- What you should do:
Repeat the listing in full. Nothing may be added or left out.

- Supplied data:
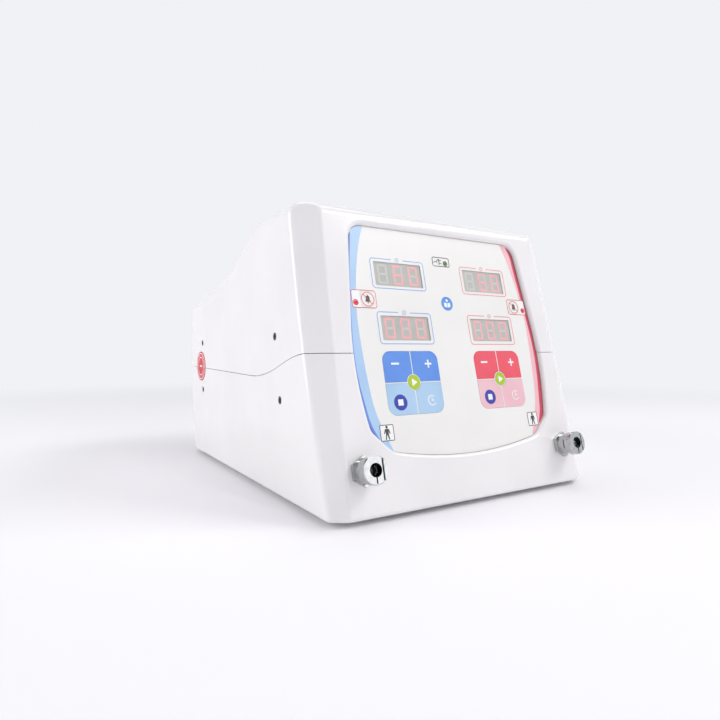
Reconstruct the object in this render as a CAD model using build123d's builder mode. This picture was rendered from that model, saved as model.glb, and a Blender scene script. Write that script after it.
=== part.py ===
from build123d import *
from math import cos, hypot, radians, sin, tan
import os

os.makedirs("parts", exist_ok=True)

# Housing, as measured from its bottom front edge: y runs back, z runs up
rake = 13.82
body_height = 187.5
body_depth = 288.0
half_width = 109.6
bottom_draw_in = 2.0
top_draw_in = 1.4
back_draft_low = 3.5
back_draft_high = 3.0
shoulder_y = 116.7
slope_end_y = 175.3
slope_end_z = 157.7
deck_back_z = 138.3
brow_radius = 10.0
shoulder_radius = 50.0
slope_radius = 90.0
back_top_radius = 15.0
back_waist_radius = 400.0
edge_radius = 10.0
inner_edge_radius = 4.5
wall = 4.0
front_wall = 8.8
facet_top_width = 17.0
facet_low_width = 12.8
facet_setback = 9.5
facet_edge_radius = 5.0
bottom_edge_radius = 2.5
foot_height = 3.0

# Parting line of the two shells, in the side view
seam_front_z = 93.4
seam_front_y = 25.0
seam_middle = (72.0, 83.9)
seam_low = (120.0, 76.8)
seam_back_z = 80.0
seam_gap = 0.4
lip_thickness = 1.6
lip_height = 3.0
lip_root = 4.0
lip_clearance = 0.15
lip_front_y = 48.0

# Front panel on the sloping face: u across, v up the slope. A place on it is measured
# inward from the housing's side and upward from the panel's bottom
panel_top_margin = 12.09
panel_bottom = 30.1
panel_height = 150.9
panel_shoulder_in = 37.2
panel_waist_place = (30.6, 86.9)
panel_hip_place = (34.6, 19.4)
panel_toe_place = (47.6, 6.7)
panel_top_radius = 11.0
panel_hip_radius = 8.0
panel_toe_radius = 12.0
panel_depth = 3.0
overlay_thickness = 0.8
carrier_thickness = 2.0
panel_clearance = 0.3
ledge_width = 6.0
rim_radius = 2.6

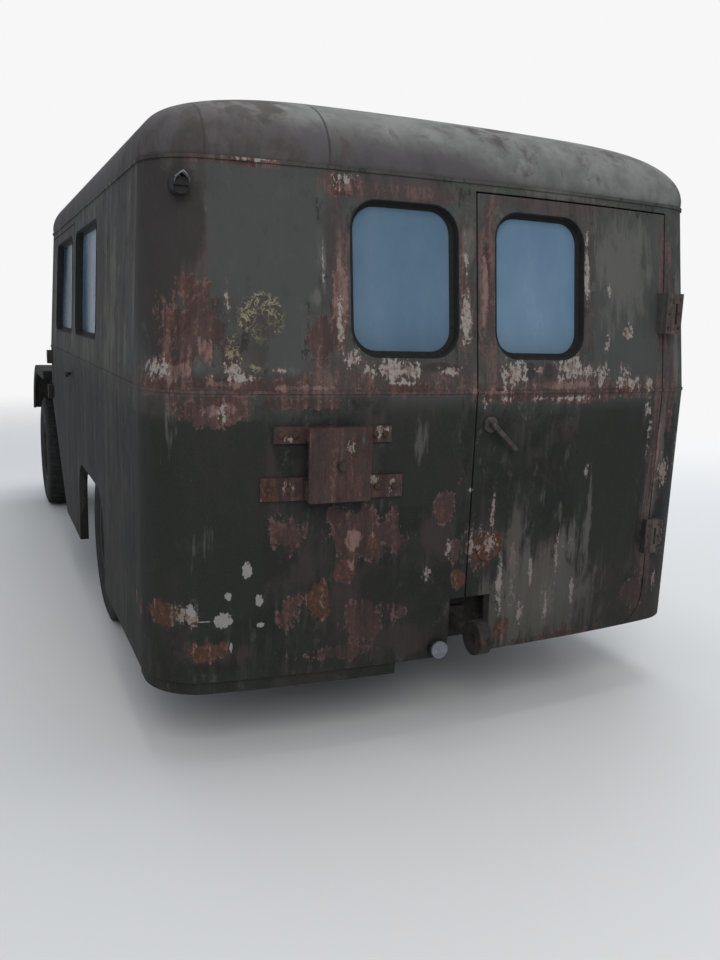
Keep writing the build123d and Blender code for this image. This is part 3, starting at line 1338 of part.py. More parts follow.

- Result for this exercise:
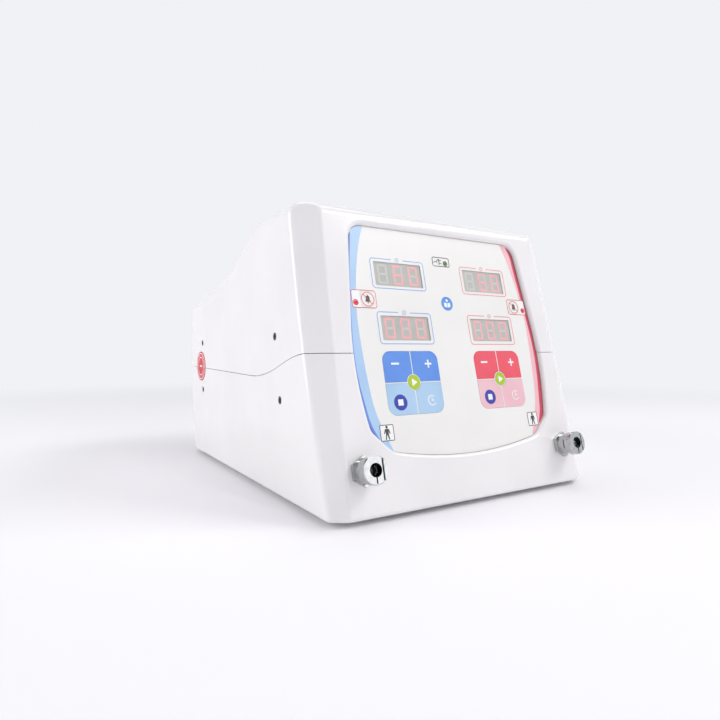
Reconstruct the object in this render as a CAD model using build123d's builder mode. This picture was rendered from that model, saved as model.glb, and a Blender scene script. Write that script after it.
=== part.py ===
from build123d import *
from math import cos, hypot, radians, sin, tan
import os

os.makedirs("parts", exist_ok=True)

# Housing, as measured from its bottom front edge: y runs back, z runs up
rake = 13.82
body_height = 187.5
body_depth = 288.0
half_width = 109.6
bottom_draw_in = 2.0
top_draw_in = 1.4
back_draft_low = 3.5
back_draft_high = 3.0
shoulder_y = 116.7
slope_end_y = 175.3
slope_end_z = 157.7
deck_back_z = 138.3
brow_radius = 10.0
shoulder_radius = 50.0
slope_radius = 90.0
back_top_radius = 15.0
back_waist_radius = 400.0
edge_radius = 10.0
inner_edge_radius = 4.5
wall = 4.0
front_wall = 8.8
facet_top_width = 17.0
facet_low_width = 12.8
facet_setback = 9.5
facet_edge_radius = 5.0
bottom_edge_radius = 2.5
foot_height = 3.0

# Parting line of the two shells, in the side view
seam_front_z = 93.4
seam_front_y = 25.0
seam_middle = (72.0, 83.9)
seam_low = (120.0, 76.8)
seam_back_z = 80.0
seam_gap = 0.4
lip_thickness = 1.6
lip_height = 3.0
lip_root = 4.0
lip_clearance = 0.15
lip_front_y = 48.0

# Front panel on the sloping face: u across, v up the slope. A place on it is measured
# inward from the housing's side and upward from the panel's bottom
panel_top_margin = 12.09
panel_bottom = 30.1
panel_height = 150.9
panel_shoulder_in = 37.2
panel_waist_place = (30.6, 86.9)
panel_hip_place = (34.6, 19.4)
panel_toe_place = (47.6, 6.7)
panel_top_radius = 11.0
panel_hip_radius = 8.0
panel_toe_radius = 12.0
panel_depth = 3.0
overlay_thickness = 0.8
carrier_thickness = 2.0
panel_clearance = 0.3
ledge_width = 6.0
rim_radius = 2.6

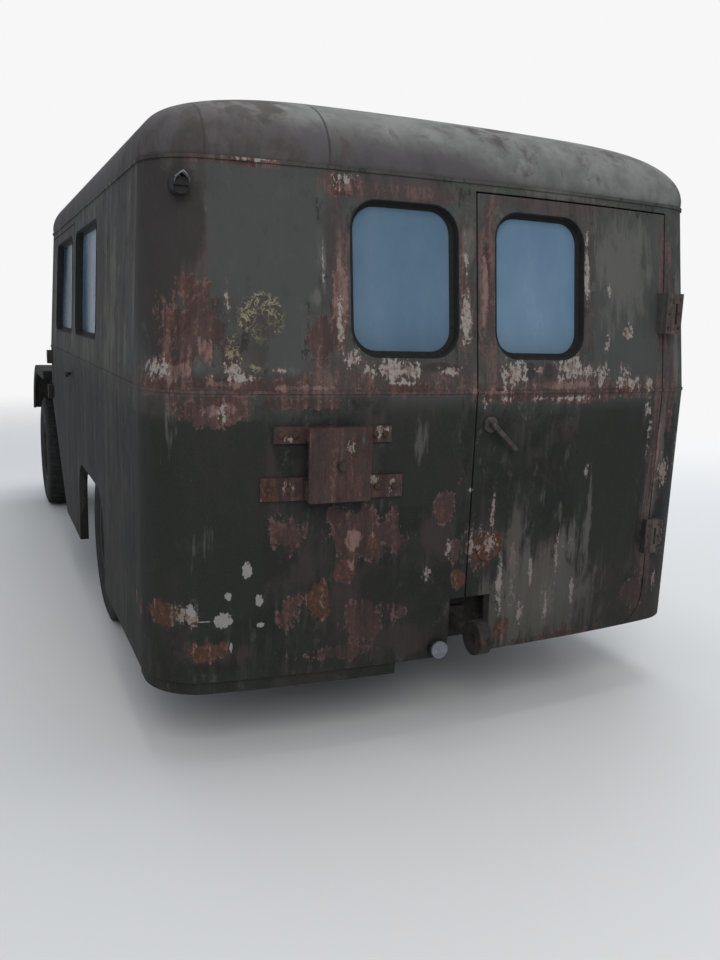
Keep writing the build123d and Blender code for this image. This is part 3, starting at line 1338 of part.py. More parts follow.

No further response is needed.